Good delegation is not a sign that you are losing control. It is a sign that you are building a business that can operate beyond your personal bandwidth.
11. Prepare early for tax season and year-round filings
A new year often becomes stressful when tax and filing deadlines arrive without preparation. One of the smartest resolutions is to get organized early.
That means keeping receipts, tracking mileage if relevant, separating business transactions, and staying in contact with your accountant or tax professional throughout the year. If your business has state-level filing obligations, build those into your calendar as well.
Year-round organization usually costs less time and money than last-minute cleanup. It also gives you better visibility into your actual financial position.
12. Revisit your long-term growth plan
It is easy to get stuck in day-to-day operations and lose sight of the bigger picture. The new year is a useful moment to step back and ask where the company should be in 12, 24, or 36 months.
Your growth plan might cover:
- New markets or service lines
- Hiring plans
- Funding needs
- Pricing changes
- Equipment or software investments
- Entity expansion into additional states
Long-term planning helps you make today’s decisions with tomorrow in mind. It also makes it easier to recognize when your business is ready for its next stage of growth.
Make the resolutions practical
The best New Year resolutions for entrepreneurs are the ones you can actually maintain. Choose a manageable set of priorities, assign deadlines, and review progress regularly.

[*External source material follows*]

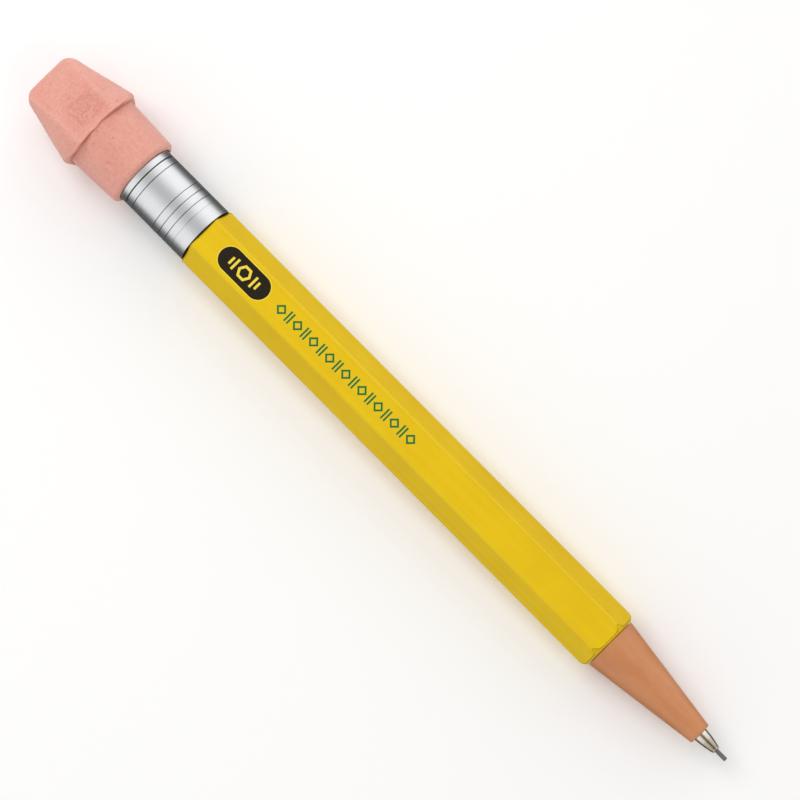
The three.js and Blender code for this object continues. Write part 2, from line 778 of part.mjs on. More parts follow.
add("lead_carrier", leadCarrier(), ACETAL);

const pushRodEnd = leadRearStation - SEAT_GAP;
add("push_rod", rod(lugStation + SEAT_GAP, pushRodEnd, PUSH_ROD_RADIUS, LEAD_FACETS), STEEL);

const clawFront = leadRearStation + CLAW_GRIP;
add(
  "lead_claw",
  tube(clawFront - CLAW_LENGTH, clawFront, CLAW_RADIUS, CLAW_BORE_RADIUS, LEAD_FACETS),
  BRASS,
);

function writingLead() {
  return turned(
    [
      p(leadRearStation, 0),
      p(leadRearStation, LEAD_RADIUS),
      p(leadEndStation - LEAD_POINT_LENGTH, LEAD_RADIUS),
      p(leadEndStation, LEAD_POINT_RADIUS),
      p(leadEndStation, 0),
    ],
    LEAD_FACETS,
  );
}

add("writing_lead", writingLead(), GRAPHITE);

// ---------------------------------------------------------------------------------------------------
// The pencil is modelled on its own axis, and stands on the cap's flange.

pencil.position.set(-middleStation, 0, CAP_HALF_THICKNESS);

export default pencil;
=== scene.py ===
"""Looks of the twist-feed mechanical pencil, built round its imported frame.

Metres, +Z up. The pencil lies along X with its tip towards +X. Sizes below are in millimetres, as on a
drawing, and MM turns them into metres where a mesh or a place is made.
"""

import math

import bpy
import numpy as np
from mathutils import Matrix, Vector, noise

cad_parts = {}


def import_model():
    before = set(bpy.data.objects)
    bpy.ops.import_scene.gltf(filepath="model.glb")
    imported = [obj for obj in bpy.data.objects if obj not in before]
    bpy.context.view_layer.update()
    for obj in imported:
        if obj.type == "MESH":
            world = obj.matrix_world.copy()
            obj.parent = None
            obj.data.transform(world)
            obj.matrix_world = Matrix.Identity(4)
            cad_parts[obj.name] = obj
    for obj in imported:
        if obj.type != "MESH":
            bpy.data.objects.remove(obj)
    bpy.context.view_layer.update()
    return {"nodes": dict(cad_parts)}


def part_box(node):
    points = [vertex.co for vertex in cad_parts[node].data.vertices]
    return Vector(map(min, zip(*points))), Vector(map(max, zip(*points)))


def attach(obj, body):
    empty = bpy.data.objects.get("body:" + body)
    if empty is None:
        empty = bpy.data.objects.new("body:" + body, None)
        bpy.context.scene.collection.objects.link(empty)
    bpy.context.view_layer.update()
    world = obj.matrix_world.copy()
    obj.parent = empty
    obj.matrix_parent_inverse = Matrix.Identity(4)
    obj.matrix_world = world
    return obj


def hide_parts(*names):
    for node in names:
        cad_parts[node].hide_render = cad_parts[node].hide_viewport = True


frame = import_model()

MM = 0.001
TAU = 2 * math.pi

# ---------------------------------------------------------------------------------------------------
# Places, from the frame. Everything along the pencil is a distance in mm from the origin, towards +X.


def span(node):
    """(lowest x, highest x) of a CAD node, in mm."""
    low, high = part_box(node)
    return low.x / MM, high.x / MM


barrel_low, barrel_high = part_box("hex_barrel")
AXIS = (barrel_low.z + barrel_high.z) / 2 / MM
ACROSS_FLATS = (barrel_high.z - barrel_low.z) / MM
BARREL_REAR, BARREL_FRONT = span("hex_barrel")
NOSE_REAR, NOSE_END = span("nose_cone")
TIP_REAR, TIP_END = span("metal_tip")
LEAD_REAR, LEAD_END = span("writing_lead")
FERRULE_REAR, FERRULE_FRONT = span("ferrule")
PLUG_TOP, PLUG_FOOT = span("end_eraser")
CAP_TOP, CAP_MOUTH = span("cap_eraser")
CAP_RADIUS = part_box("cap_eraser")[1].y / MM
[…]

If your business is still in the formation stage, or if you need help keeping your company organized and compliant, Zenind can help entrepreneurs handle the structural side of starting and maintaining a U.S. business. That support makes it easier to focus on growth, customers, and execution.
A strong year rarely comes from one dramatic change. It comes from a series of small, consistent improvements that make your company more organized, resilient, and ready for opportunity.